Пафос стихотворения Георгия Иванова — это пафос «благодарственного тоста» в его исполненном сарказма и горечи «нигилистическом» изводе. В русской лирике немеркнущий образец этого «жанра» — «За все, за все тебя благодарю я…» Лермонтова.
В эмиграции ближайшим по времени примером оживления этой традиции для Георгия Иванова могло послужить стихотворение Адамовича «За все, за все спасибо. За войну, / За революцию и за изгнанье…» (1928). К подобного рода горестному нигилизму потянет и других поэтов одного с Георгием Ивановым круга. Блестящие «благодарственные тосты» напишут вскоре и Мандельштам («Я пью за военные астры…», 1931), и Ахматова («Я пью за разоренный дом…», 1934).
Сам Георгий Иванов использовал этот «жанр» напрямую много позже, через двадцать лет после «Хорошо, что нет Царя…»:
За бессмыслицу! За неудачи!За потерю всего дорогого!И за то, что могло быть иначе.И за то — что не надо другого!(«Мы не молоды. Но и не стары…»)
У стихотворения «Хорошо, что нет Царя…» есть и более явный, вписывающий его в историко-литературный контекст эпохи смысл. Ивановское «Хорошо…» — это реплика на «Хорошо!» (1927) Маяковского. И дата под парижским стихотворением — 1930 — двойная на него реплика. В 1930 году автор московской поэмы пустил себе в сердце пулю, перед смертью обратившись к звездам… Этот враг — и не только литературный — виделся Георгию Иванову (характерная его черта!) «высоким душевно человеком».
Важнейшим для автора «Роз» поводом для рефлексии является, однако, не сам Маяковский, а Блок. То обстоятельство, что его собственное кощунство без особых смысловых вариаций корреспондирует с кощунством Блока, как его передает в «октябрьской поэме» Маяковский. В минуту, когда «кругом тонула Россия Блока», одиноко греющийся у костра автор «Возмездия» не усомнился: «Очень хорошо».

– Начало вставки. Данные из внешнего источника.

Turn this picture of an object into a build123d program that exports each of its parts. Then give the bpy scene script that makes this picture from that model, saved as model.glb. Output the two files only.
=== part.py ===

Способность к подобным «наоборотам», подобным инфернальностям ученика и друга Гумилева, ни в России, ни в Боге сомнений не выражавшего, более чем примечательна. Гумилевской строгой школы, его незыблемых представлений о ценностях бытия в Георгии Иванове оказалось меньше, чем блоковского «безначального тумана», из которого «все вышло» и в который «все канет».